You're Doing It Wrong

So, by now you have heard Steve Jobs himself jumped in to the fray during Apple’s financial conference call. MacWorld has the transcript. We will condense the report :
... I just couldn’t help dropping by for our first 20-billion-dollar quarter ...
We sold 14.1 million iPhones in the quarter, which represents a 91 percent unit growth over the year-ago quarter
We’ve now passed RIM. And I don’t see them catching up with us in the foreseeable future.
Unfortunately, there is no solid data on how many Android phones are shipped each quarter.
In reality, we think the open versus closed argument is just a smokescreen to try and hide the real issue, which is, “What’s best for the customer – fragmented versus integrated?”

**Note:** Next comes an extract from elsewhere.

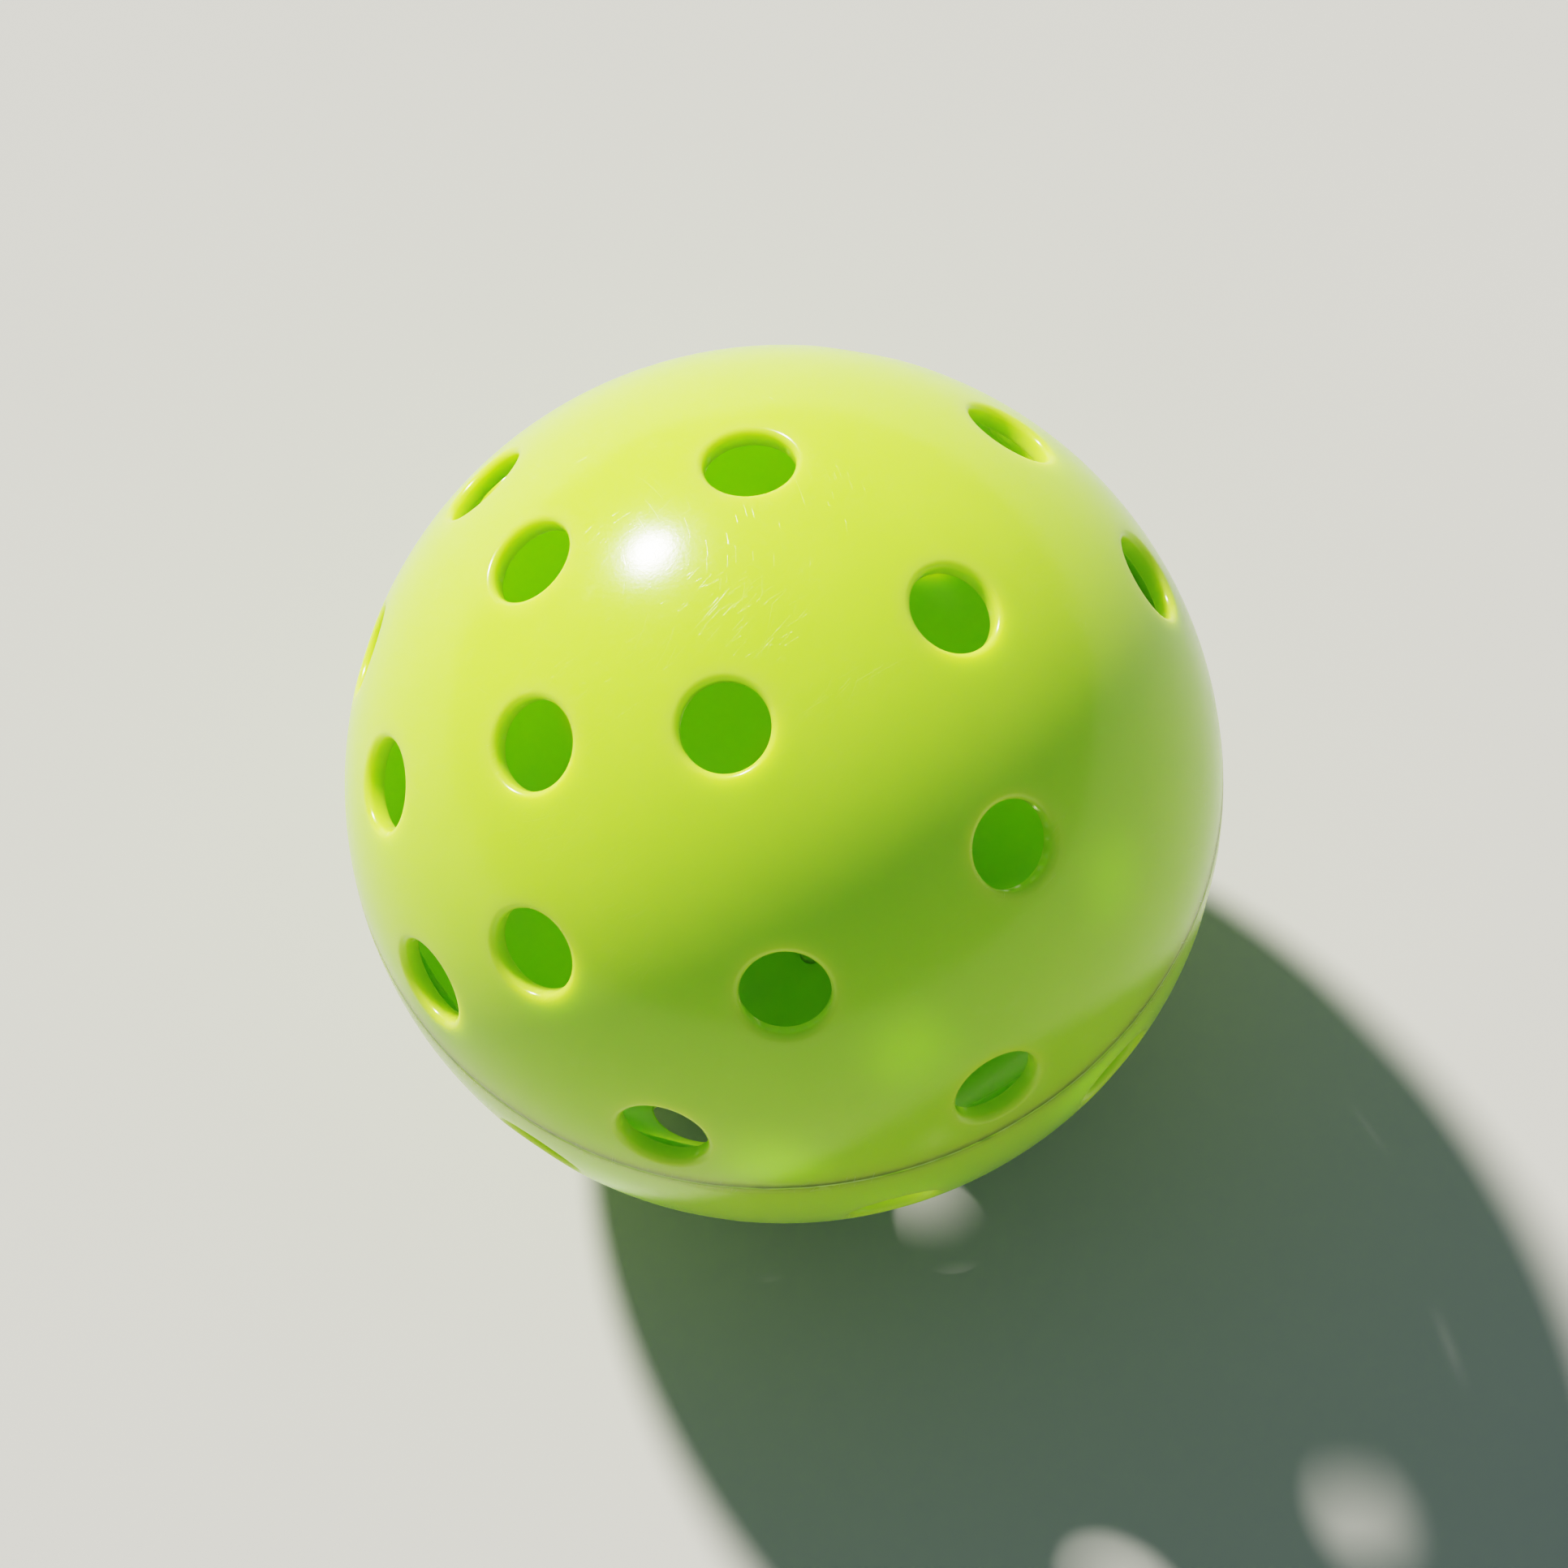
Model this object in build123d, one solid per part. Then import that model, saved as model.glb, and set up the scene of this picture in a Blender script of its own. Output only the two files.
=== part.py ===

...we are confident that it will triumph over Google’s fragmented approach, no matter how many times Google tries to characterize it as “open.”
Second, I’d like to comment on the “avalanche” of tablets poised to enter the market in the coming months.
First, it appears to be just a handful of credible entrants, not exactly an avalanche.
Second, almost all of them use seven-inch screens, as compared to iPad’s near 10-inch screens. Let’s start there.
The seven-inch tablets are tweeners: too big to compete with a smartphone, and too small to compete with an iPad.
The iPad is clearly gonna affect notebook computers. And I think the iPad proves it’s not a question of if, it’s a question of when.
So the more time that passes, the more I am convinced that we’ve got a tiger by the tail here, and this is a new model of computing which, you know, we’ve already got tens of millions of people already trained on with the iPhone.
The moral of the story is that Apple just owns the portable computing market, and for anyone to catch Apple would require them to become... well, better than Apple and that just isn’t going to happen. Anyone paying attention would have been going to Business 101 to listen to Steve Jobs explain exactly what is going on. But then someone who wasn’t Steve Jobs asked this question :
Q: You are the tablet market right now… This is the second time you’ve come on to talk about competition, and I’m just wondering if much like Apple encroaching on RIM’s monopoly in enterprise, if you think Apple is gonna be able to sustain share growth for tablets amid some of those new competitive headwinds. Some of those players may try different things and strategies, like tethering and Flash, multitasking, less content and app restrictions, and subsidized pricing. Just wondered if you think that may create itself a more fragmented market.
To which Steve Jobs answered :
I have a hard time envisioning what those strategies you mentioned are.
There are only two interpretations for this remark :
1. Who let clueless in on this call?
2. Have you been paying attention to a single thing I said for the past 15 minutes?
But Steve Jobs was pithy with a question on Adobe Flash. The same Flash Jobs called - in essence - a steaming pile of crap that will never see the light of day on an Apple portable device :
Q: Any updates on your stance on Flash?
A : Flash memory? We love flash memory.
And an amazing report about the AppleTV - already over 250,000 of them have been sold. We bought one and put it on display in our entryway, and we have to report it is amazing.
But the most powerful thing that caught our eyes was the simple admonition from Steve Jobs to everyone listening in on the call :
You’re looking at it wrong.
Given the recent success of Apple, one would be foolish to not pay heed to this wisdom.